Mayor Charlie Cornfield questions the accuracy of a Chamber of Commerce survey that indicates business owners feel Campbell River is not business friendly.
According to the survey, 82 per cent of respondents do not believe the city has strong economic development strategies and 74 per cent feel City Hall does not let it be known that Campbell River is ‘open for business.’
Cornfield said that while the information is important, he doesn’t believe the survey is a fair representation, as only 83 out of around 500 local businesses took part.

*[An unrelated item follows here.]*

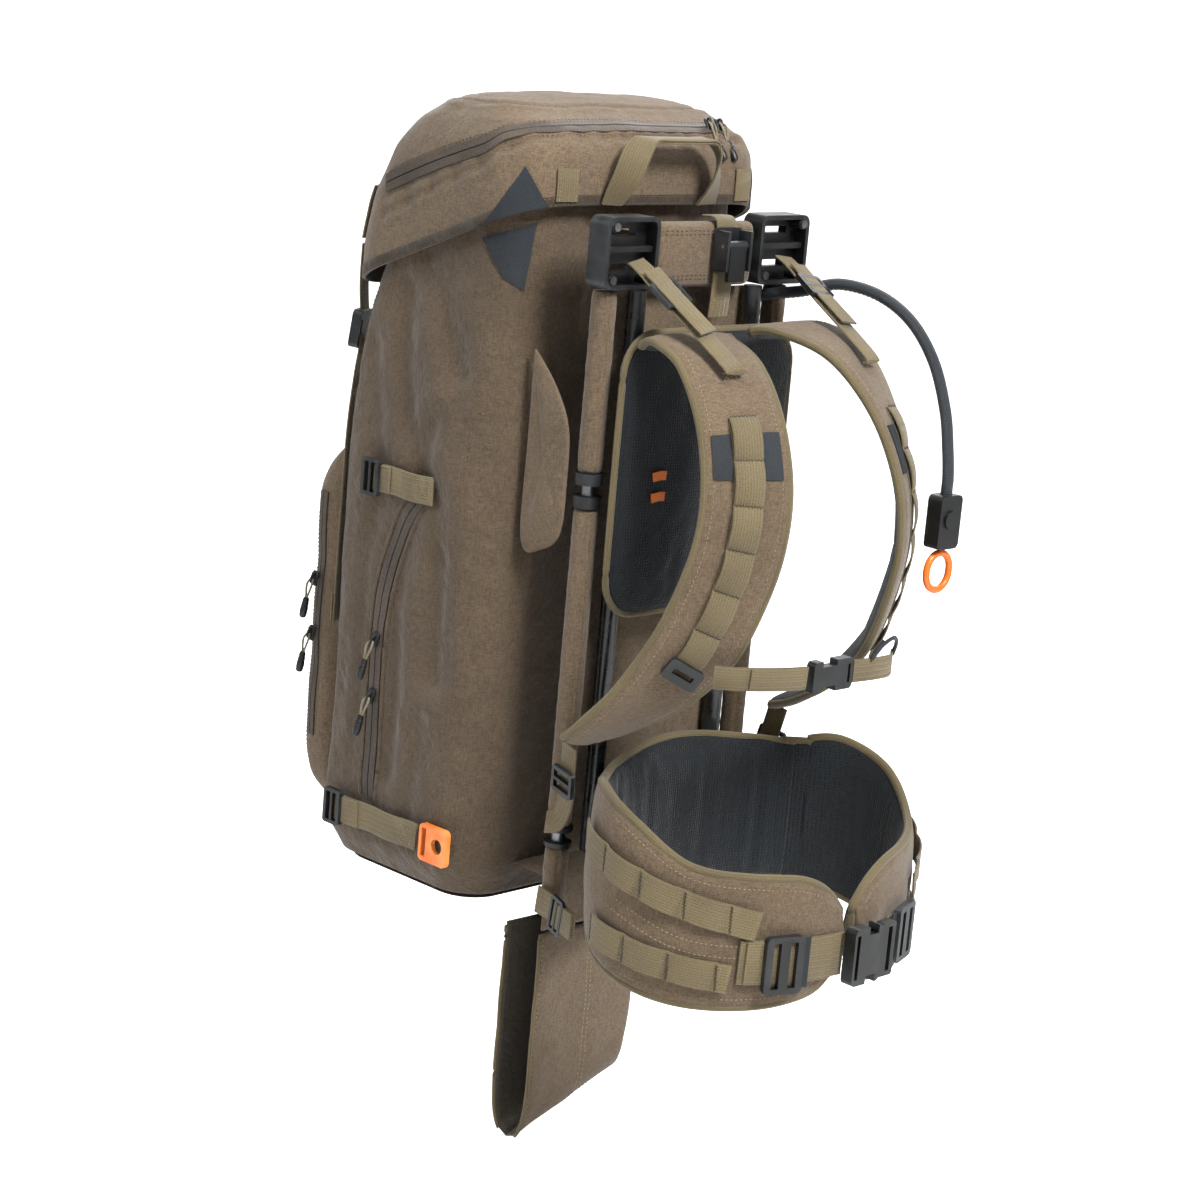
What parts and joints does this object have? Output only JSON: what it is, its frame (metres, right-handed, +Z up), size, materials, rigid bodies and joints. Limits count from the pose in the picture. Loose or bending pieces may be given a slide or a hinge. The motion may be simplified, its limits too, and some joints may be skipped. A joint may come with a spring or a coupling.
{
  "type": "hunting backpack",
  "caption": "Tall hunting backpack on an external tube frame, with a hinged lid, front pocket, padded harness, hip belt, quick-release cord handle and a drop-down rifle boot.",
  "frame": {"origin": "hang point, at the middle of the underside of the haul loop's top bar", "axes": "-Y towards the wearer, +Y towards the front pocket, +X to the wearer's right, +Z up"},
  "size_m": [0.3426, 0.61, 0.911],
  "materials": {
    "pack_fabric": "heathered weave",
    "webbing": "ribbed webbing",
    "air_mesh": "spacer mesh",
    "zip_tape": "coated tape",
    "moulded_black": "satin",
    "orange_plastic": "satin",
    "steel": "brushed",
    "black_tube": "satin",
    "conduit_sleeve": "braided sleeve"
  },
  "bodies": {
    "pack": {"main_bag": "pack_fabric", "front_pocket": "pack_fabric", "base_panel": "pack_fabric", "lid_buckles": "moulded_black", "lid_tails": "webbing", "side_zip": "zip_tape", "pocket_zip": "zip_tape", "channel_wings": "pack_fabric", "compression_straps": "webbing", "triglides": "moulded_black", "post_sleeves": "pack_fabric", "post_collars": "moulded_black", "post_pins": "steel", "crossbar": "pack_fabric", "bracket_left": "moulded_black", "bracket_right": "moulded_black", "screws": "steel", "frame_stays": "black_tube", "frame_panel": "pack_fabric", "back_pad": "air_mesh", "shoulder_strap_left": "pack_fabric", "shoulder_strap_right": "pack_fabric", "daisy_webbing": "webbing", "load_lifters": "webbing", "lower_webbing": "webbing", "ladder_locks": "moulded_black", "sternum_webbing": "webbing", "sternum_sliders": "moulded_black", "sternum_buckle": "moulded_black", "lumbar_pad": "air_mesh", "stabiliser_straps": "webbing", "release_conduit": "conduit_sleeve", "handle_housing": "moulded_black", "cam_buckle": "moulded_black", "cam_pin": "steel", "centre_strap": "webbing"},
    "lid": {"lid_hood": "pack_fabric", "lid_zip": "zip_tape", "lid_slider_parked": "moulded_black", "lid_straps": "webbing"},
    "lid_slider": {"lid_slider_moving": "moulded_black"},
    "haul_loop": {"haul_loop": "webbing"},
    "cam_lever": {"cam_lever": "moulded_black"},
    "pull_ring": {"pull_ring": "orange_plastic"},
    "belt_left": {"belt_wing_left": "pack_fabric", "molle_left": "webbing", "belt_webbing_left": "webbing", "belt_ladder_left": "moulded_black", "buckle_female": "moulded_black"},
    "belt_right": {"belt_wing_right": "pack_fabric", "molle_right": "webbing", "belt_webbing_right": "webbing", "belt_ladder_right": "moulded_black"},
    "belt_male": {"buckle_male": "moulded_black"},
    "side_slider_upper": {"side_slider_upper": "moulded_black"},
    "side_slider_lower": {"side_slider_lower": "moulded_black"},
    "pocket_slider_upper": {"pocket_slider_upper": "moulded_black"},
    "pocket_slider_lower": {"pocket_slider_lower": "moulded_black"},
    "boot": {"boot_pocket": "pack_fabric"},
    "clip": {"orange_clip": "orange_plastic"}
  },
  "joints": [
    {"name": "lid_hinge", "type": "hinge", "parent": "pack", "child": "lid", "pos_m": [0, 0.0215, -0.054], "axis": [1, 0, 0], "range_deg": [0, 65]},
    {"name": "lid_zip_slide", "type": "slide", "parent": "lid", "child": "lid_slider", "axis": [-1, 0, 0], "range_m": [0, 0.15]},
    {"name": "haul_loop_fold", "type": "hinge", "parent": "pack", "child": "haul_loop", "pos_m": [0, 0.0165, -0.056], "axis": [1, 0, 0], "range_deg": [0, 52]},
    {"name": "cam_lever_hinge", "type": "hinge", "parent": "pack", "child": "cam_lever", "pos_m": [0.016, -0.061, -0.082], "axis": [-1, 0, 0], "range_deg": [0, 100]},
    {"name": "ring_pull", "type": "slide", "parent": "pack", "child": "pull_ring", "axis": [0, 0, -1], "range_m": [0, 0.025], "stiffness_N_per_m": 400, "springref_m": -0.005},
    {"name": "belt_left_hinge", "type": "hinge", "parent": "pack", "child": "belt_left", "pos_m": [-0.12778, -0.09861, -0.608], "axis": [0, 0, -1], "range_deg": [0, 45]},
    {"name": "belt_right_hinge", "type": "hinge", "parent": "pack", "child": "belt_right", "pos_m": [0.12778, -0.09861, -0.608], "axis": [0, 0, 1], "range_deg": [0, 45]},
    {"name": "buckle_release", "type": "slide", "parent": "belt_right", "child": "belt_male", "axis": [1, 0, 0], "range_m": [0, 0.012]},
    {"name": "side_zip_upper_slide", "type": "slide", "parent": "pack", "child": "side_slider_upper", "axis": [0, 0, 1], "range_m": [0, 0.05]},
    {"name": "side_zip_lower_slide", "type": "slide", "parent": "pack", "child": "side_slider_lower", "axis": [0, 0, -1], "range_m": [0, 0.045]},
    {"name": "pocket_zip_upper_slide", "type": "slide", "parent": "pack", "child": "pocket_slider_upper", "axis": [0, 0, 1], "range_m": [0, 0.07]},
    {"name": "pocket_zip_lower_slide", "type": "slide", "parent": "pack", "child": "pocket_slider_lower", "axis": [0, 0, -1], "range_m": [0, 0.06]},
    {"name": "boot_fold", "type": "hinge", "parent": "pack", "child": "boot", "pos_m": [0, 0.021, -0.688], "axis": [1, 0, 0], "range_deg": [0, 80]},
    {"name": "clip_swing", "type": "hinge", "parent": "pack", "child": "clip", "pos_m": [-0.1544, 0.094, -0.626], "axis": [0, 0, -1], "range_deg": [0, 70]}
  ],
  "couplings": [
    {"joint": "haul_loop_fold", "follows": "lid_hinge", "ratio": 0.8}
  ]
}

“To get people’s perceptions is fine. The intent, I think, is good as long as it’s used in the right manner,” Cornfield said. “In terms of validity, I’m not so sure. Is 83 a representation of the city? No. But it is important to know what people’s opinions are.”
Chamber members also feel City Hall does not promote business. A total of 71 per cent of respondents said elected municipal leaders and city staff do not have a pro-business attitude.
Coun. Roy Grant said it wasn’t fair to combine council and city staff in the question.
“I can tell you that myself and the rest of council have a pro-business attitude,” Grant said. “Those two categories should not have been combined.”
Coun. Ziggy Stewart, a member of the Chamber, said he is very supportive of the business sector but sees both sides’ point of view.
“In a lot of aspects I agree with what the Chamber is saying and why they’re trying to get through to City Hall,” Stewart said. “City Hall is a service business and if you’re not serving properly, you’re going to have issues and these issues are now being expressed. Having said that, out of the total number of Chamber members, only so many surveys came in and people are always inclined to talk about the negatives as opposed to the positives.”
Grant, a past Chamber of Commerce president, agreed the survey should be put into perspective because of the low response rate.
“Generally in these types of surveys, you get the people who aren’t satisfied responding and the ones that are satisfied don’t vote,” Grant said. “If the Chamber of Commerce is saying the city has failed to create a business friendly environment, that would lead me to believe that a lot of them that responded are uninformed.”
Eighty-six per cent of respondents said Campbell River is not proactive about offering tax increment financing packages or other incentives to attract investment.
But Grant said council has implemented tax incentives and had reduced development costs to attract business to the downtown core and have re-zoned three areas of the downtown core to allow higher residential buildings over commercial facilities.
“But the biggest thing is we created a re-vitalization tax exemption program bylaw, with input from the Chamber of Commerce, to be applied to the whole downtown area,” Grant said.
“Obviously the city has the responsibility to better inform not only the citizens of Campbell River but the business community so they’re aware of some of the programs we’ve initiated to create a business friendly environment.”
Executive director for Chamber of Commerce, Colleen Evans said the Chamber will consult with the city.
“Ensuring the views of our members and the local business community are made known to government and other appropriate stakeholders and lobbying in a constructive, independent manner on behalf of our members is an important role in the Chamber’s mandate,” Evans said. “We will take a progressive role in the coming weeks to influence decision makers.”
As part of that process, the Chamber will host an all-candidates business forum on Oct. 26 just ahead of the Nov. 19 civic election.
Cornfield said he feels the current council did the best it could with limited resources.
“It would be nice to give all things to all people, but we can’t at this time,” Cornfield said. “But we spent $8.5 million on the airport to bring in more tourists and fly people to Vancouver to do business. Isn’t that business friendly? Or the fact we brought in $22 million from outside sources to build badly needed infrastructure (along Highway 19A). Isn’t that business friendly when it attracts people to the city and created jobs for local contractors?”
Cornfield also noted that business taxes went down this year and are low compared to other communities. And he pointed out the creation of the Spirit Square and local programming which brings people downtown and into local businesses.
“We look at the survey as great information but we have to keep it in context,” Cornfield said. “Getting feedback is very important and we use it to help us make better decisions.”
On the positive side, the Chamber survey indicated that 60 per cent of members feel the city has an available skilled work force to meet their needs while 66 per cent agreed municipal services are up to par and affordable.